Noah—a recovering addict living in Buffalo, New York—has finally gotten the hang of sober living. He is gainfully employed, complying with probation requirements and exercising regularly with his faithful dog, Kimo. But just as he settles into this routine, his Uncle Bob—an imposing, ex-military caregiver figure who took over after Noah’s parents died in a car crash when he was 14 years old—requests a meeting. Bob confronts Noah for unwittingly impregnating a local Mafia family member, Lizzie Guerro. Bob insists that Noah’s only option—outside of being brutally exterminated by the Guerro family—is to “do the right thing” and marry Lizzie. Noah, devastated by the prospect of ruining his life, relapses and—while massively drunk—does something gravely impulsive that deepens his conflict with the notoriously violent Guerro family. With this, the option of marrying Lizzie becomes obliterated and Noah decides to skip town by canoe (the only way he believes he can leave surreptitiously) and keep paddling until he finds somewhere he can safely begin anew.
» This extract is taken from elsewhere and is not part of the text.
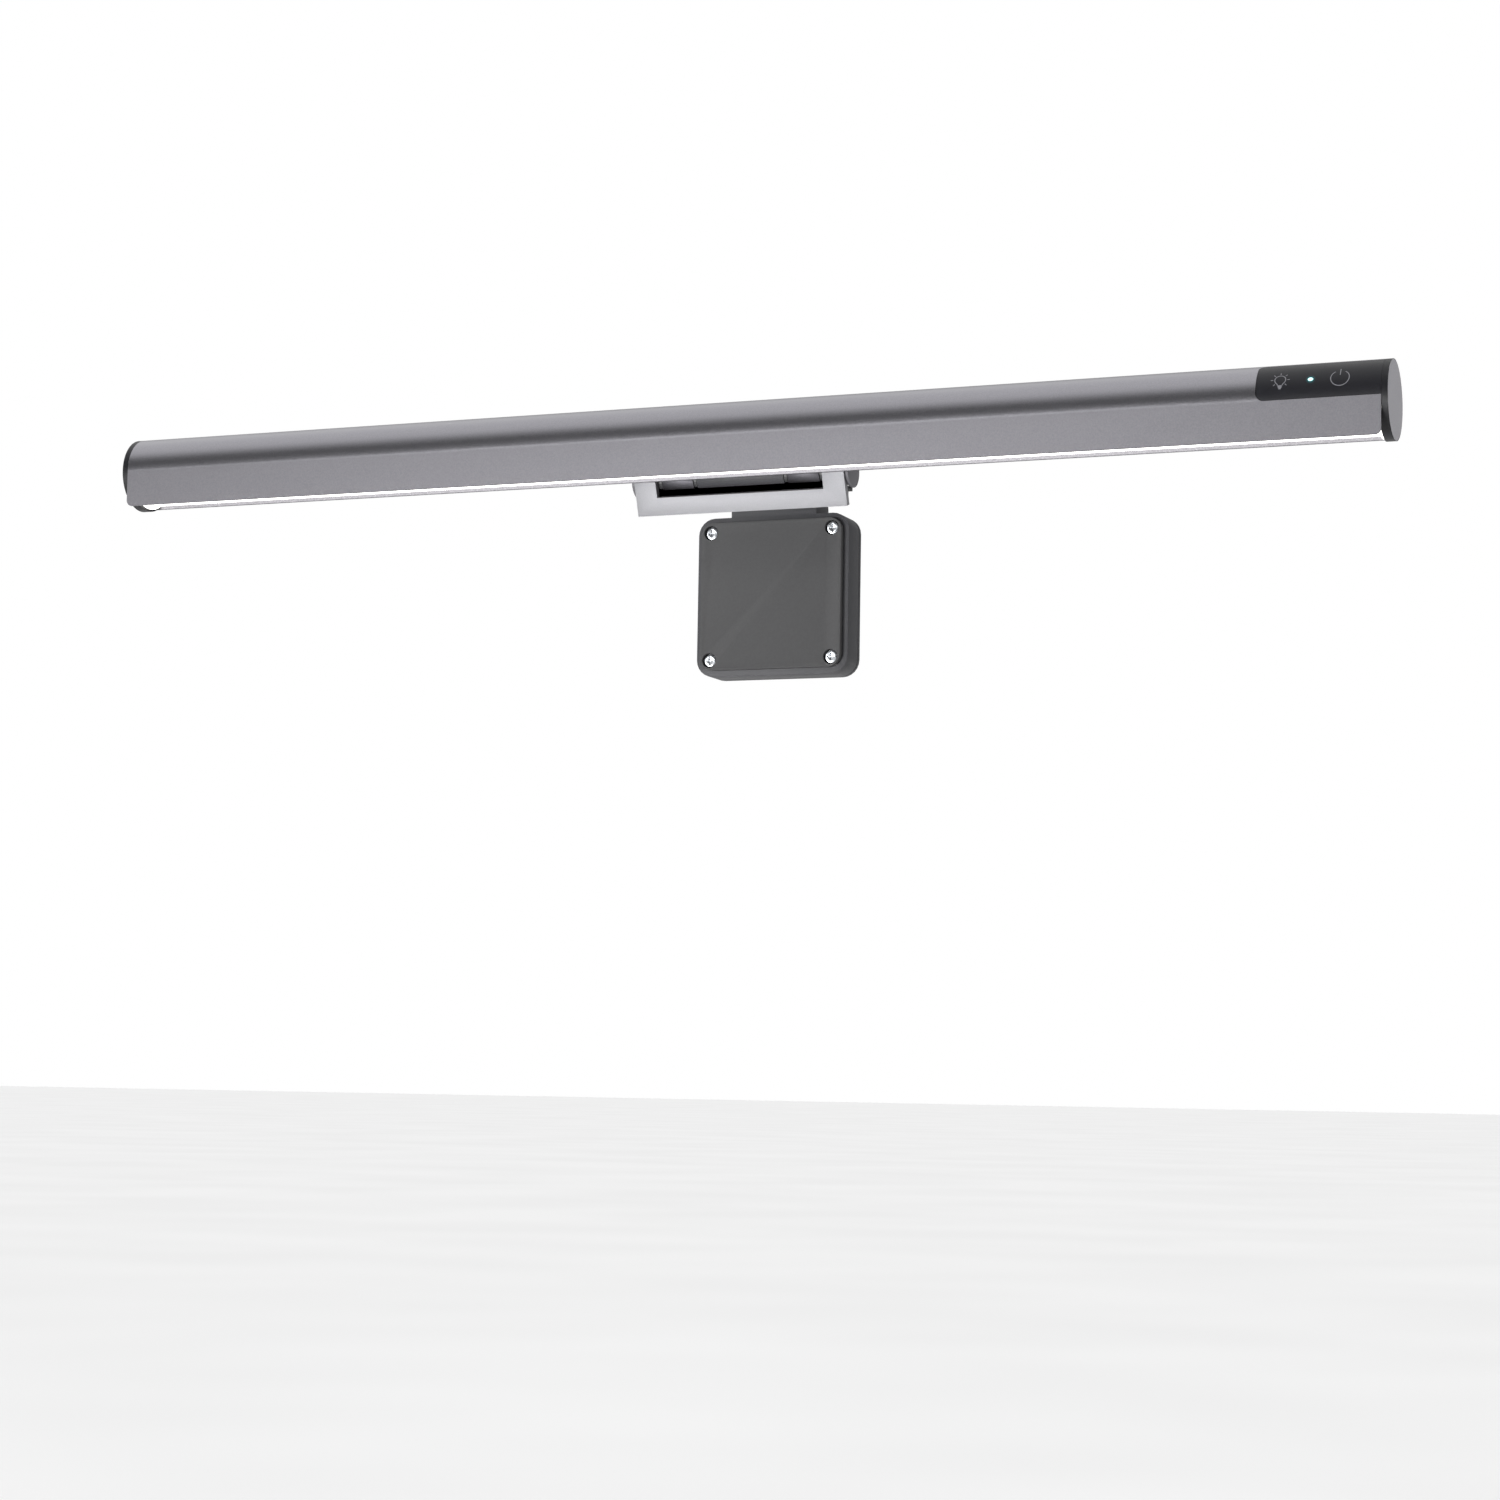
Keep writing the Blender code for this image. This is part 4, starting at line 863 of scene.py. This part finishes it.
def studio_world():
    """A pale studio: bright overhead, greyer behind, and dark in front above the horizon."""
    world = bpy.data.worlds.new("studio")
    world.use_nodes = True
    bpy.context.scene.world = world
    background = world.node_tree.nodes["Background"]
    place = add(world, "ShaderNodeTexCoord", {}, {}, [])
    parts = add(world, "ShaderNodeSeparateXYZ", {}, {}, [("Vector", place, "Generated")])
    ahead = add(world, "ShaderNodeMath", {"operation": "MULTIPLY"}, {1: -1.0}, [(0, parts, "Y")])
    turn = add(
        world, "ShaderNodeMath", {"operation": "ARCTAN2"}, {}, [(0, parts, "Z"), (1, ahead, "Value")]
    )
    share = add(
        world, "ShaderNodeMath", {"operation": "DIVIDE"}, {1: math.pi}, [(0, turn, "Value")]
    )
    light = add(world, "ShaderNodeMapRange", {}, {"To Max": WORLD_LIGHT}, [])
    levels = add(world, "ShaderNodeValToRGB", {}, {}, [("Fac", share, "Value")])
    # From the horizon in front, over the top, to the horizon behind
    ramp(levels, *[(degrees / 180, colour) for degrees, colour in WORLD_LEVELS])
    world.node_tree.links.new(levels.outputs["Color"], light.inputs["Value"])
    path = add(world, "ShaderNodeLightPath", {}, {}, [])
    shown = add(
        world,
        "ShaderNodeMix",
        {"data_type": "FLOAT"},
        {"B": 1.0},
        [("Factor", path, "Is Camera Ray"), ("A", light, "Result")],
    )
    background.inputs["Color"].default_value = linear("#ffffff")
    world.node_tree.links.new(shown.outputs["Result"], background.inputs["Strength"])


def camera():
    """Looks along the lamp from its touch controls' side, from a little below; angles in radians."""
    yaw, pitch, roll = 0.37528, 0.10089, 0.01617
    data = bpy.data.cameras.new("view")
    data.sensor_width = 36.0
    data.lens = 36.0 * 3213.6 / 1500
    data.clip_start, data.clip_end = 0.01, 100.0
    made = bpy.data.objects.new("view", data)
    bpy.context.scene.collection.objects.link(made)
    forward = Vector(
        (-math.sin(yaw) * math.cos(pitch), math.cos(yaw) * math.cos(pitch), math.sin(pitch))
    )
    right = Vector((math.cos(yaw), math.sin(yaw), 0.0))
    above = right.cross(forward)
    tilted_right = right * math.cos(roll) + above * math.sin(roll)
    tilted_up = above * math.cos(roll) - right * math.sin(roll)
    turn = Matrix((tilted_right, tilted_up, -forward)).transposed().to_4x4()
    made.matrix_world = Matrix.Translation(LAMP + Vector((0.3994, -0.9827, -0.2112))) @ turn
    bpy.context.scene.camera = made


WORLD_LIGHT = 1.4
WORLD_LEVELS = (
    (0, "#6c6c6c"),
    (8, "#606060"),
    (16, "#3c3c3c"),
    (42, "#404040"),
    (66, "#ffffff"),
    (128, "#ffffff"),
    (150, "#8c8c8c"),
    (180, "#8c8c8c"),
)
studio_floor()
bpy.context.scene.view_settings.view_transform = "Standard"
studio_world()
camera()
# A low softbox in front, a little to the left, brightens the visor's middle
area_light("front_softbox", LAMP + Vector((-0.42, -1.35, -0.33)), LAMP, (0.4, 0.2), 23.0)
Along the way, Noah meets 17-year-old Becca, a pregnant young woman on the run from an equally serious set of troubles. From here, the two become unlikely fugitive travel companions who encounter terrors and delights along a river odyssey that changes their lives in surprising ways. Bridgford (Where Eagles Dare Not Perch, 2018, etc.) demonstrates skillfulness when it comes to rendering suspense and twisting a scintillating plot. He also supports his creative storyline with appreciable outdoorsman knowledge, which vivifies the prose nicely throughout. That said, the canoe journey takes up the majority of the book and, after the first few chapters, begins to read as somewhat droning and repetitive. Further, some stock side characters become distracting while the dialogue—especially between male players—tends to read as tiresomely quippy. Early on, one of Noah’s pals tells him: “Make the wrong choice, my friend, and they’re gonna come at you like no shit-storm you’ve ever experienced.” Noah responds: “What if I wore my raincoat and used my big golf umbrella?”  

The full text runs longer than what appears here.